Karen Fang’s examination of post-Napoleonic periodical culture in Britain focuses on the works of Charles Lamb, James Hogg, Letitia Landon, and Lord Byron, their individual experiences with imperialism, and how they translated those experiences for British periodicals. Periodical culture, according to Fang, was the nexus of empire and capital, consumption and commodification–a privileged formation that brought imperial exoticism to the domestic consumer, in the “visual and textual representation[s] within newspapers and magazines” (2). Jon Klancher’s work figures heavily here, especially his sense that “the professionalization of the early-nineteenth-century periodical marketplace” constituted a “fundamentally different cultural economy”: as such, Fang follows Klancher in reading the semiotics of the imperial project, an “‘empire of signs, a phrase he derives from contemporary Romantic metaphors of the mind” to develop her own examination of the more material, “geographical exoticism” in British periodicals (7).

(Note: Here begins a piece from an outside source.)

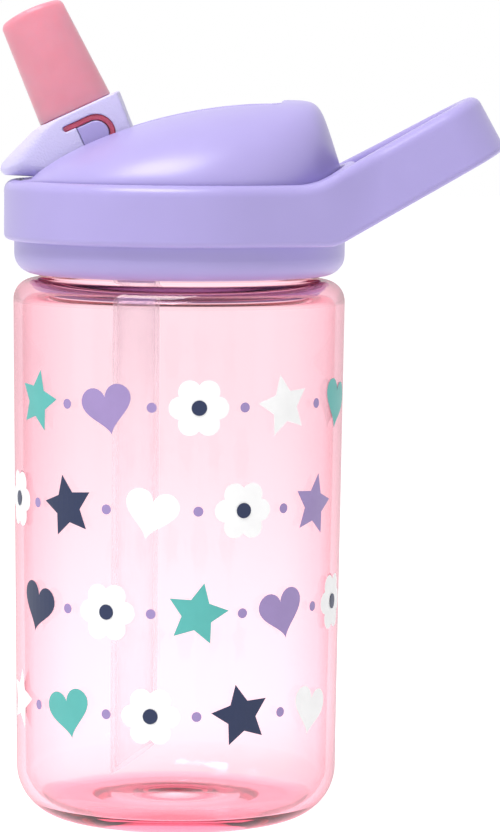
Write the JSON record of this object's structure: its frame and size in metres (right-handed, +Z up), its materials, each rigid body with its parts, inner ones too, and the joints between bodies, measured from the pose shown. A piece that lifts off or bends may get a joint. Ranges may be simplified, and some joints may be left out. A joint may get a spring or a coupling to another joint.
{
  "type": "kids water bottle",
  "caption": "Clear pink kids' drinking bottle with printed figures, a lilac screw cap, a flip spout with a soft mouthpiece, a straw and a fixed carry loop.",
  "frame": {"origin": "centre of the standing face, on the bottle's own axis", "axes": "+Z up along the bottle's axis, +X towards the carry loop, -X towards the open spout"},
  "size_m": [0.1126, 0.0786, 0.1838],
  "materials": {
    "clear_plastic": "clear pink, glossy",
    "lilac_plastic": "lilac, satin",
    "coral_silicone": "translucent coral, soft satin",
    "white_silicone": "milky, soft satin",
    "straw_plastic": "translucent, glossy",
    "white_ink": "printed ink, satin",
    "teal_ink": "printed ink, satin",
    "lavender_ink": "printed ink, satin",
    "navy_ink": "printed ink, satin"
  },
  "bodies": {
    "bottle": {"bottle_body": "clear_plastic"},
    "gasket": {"cap_gasket": "white_silicone"},
    "cap": {"cap_base": "lilac_plastic", "dome_cover": "lilac_plastic", "carry_ring": "lilac_plastic", "spout_seal": "coral_silicone", "vent_valve": "white_silicone", "straw": "straw_plastic"},
    "spout": {"flip_spout": "lilac_plastic", "bite_valve": "coral_silicone"}
  },
  "joints": [
    {"name": "cap_lift", "type": "slide", "parent": "bottle", "child": "gasket", "axis": [0, 0, 1], "range_m": [0, 0.0043]},
    {"name": "cap_turn", "type": "hinge", "parent": "gasket", "child": "cap", "pos_m": [0, 0, 0], "axis": [0, 0, 1], "range_deg": [0, 380]},
    {"name": "spout_flip", "type": "hinge", "parent": "cap", "child": "spout", "pos_m": [-0.0165, 0, 0.1494], "axis": [0, 1, 0], "range_deg": [0, 115]}
  ],
  "couplings": [
    {"joint": "cap_lift", "follows": "cap_turn", "m_per_rad": 0.00063662}
  ]
}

Chapter One, “China for Sale,” is concerned with Charles Lamb’s contributions on the “mercantile trade” in his “Elia” essays for the London Magazine beginning in 1820, composed in response to his long-term employment with the East India Company (37). Lamb’s London essays, which create a “link between literary and imperial writing”, illustrate a propensity for the unknown and “exotic objects” procured for England by its imperial endeavors (37-8). Fang refers to this representation of imperialism and exoticism in Lamb’s “Elia” essays as “opportunities for Romantic wonder” (38). Yet Fang teases Lamb’s “wonder” out of the apparently banal, especially in “Old China,” which figures the “aesthetic and cultural significance of [Oriental] porcelain” in Britain’s imperial and consumerist society (39). Fang claims that “[b]y including porcelain among more familiar Romantic pleasure of drama and painting”, “Old China” is converted from “a household item usually trivialized as a decorative – and therefore minor – art” into an object of a “contemporary consciousness with which imperial commodities are treated by Lamb in the London” (38-9). This arises from her observation that Lamb treats porcelain as “symbolic of the upward mobility possible through imperial expansion” (41). This idea of “imperial expansion” in “Old China” is strengthened by a brief, yet crucial analysis of Marx. Fang draws from the concept of commodity fetishism to advance her examination of the teacup as “symbolic” of the British Empire’s dependence on foreign expansion and commodities, which is subsequently rendered a fetish by Elia, providing an “ekphrastic pleasure … as he gazes upon its ornamental decorations as if it were a telescopic window into China itself” (46-7). This vision of the Orient as Lamb renders it in “Old China” lends itself to a new vision of England’s expansion.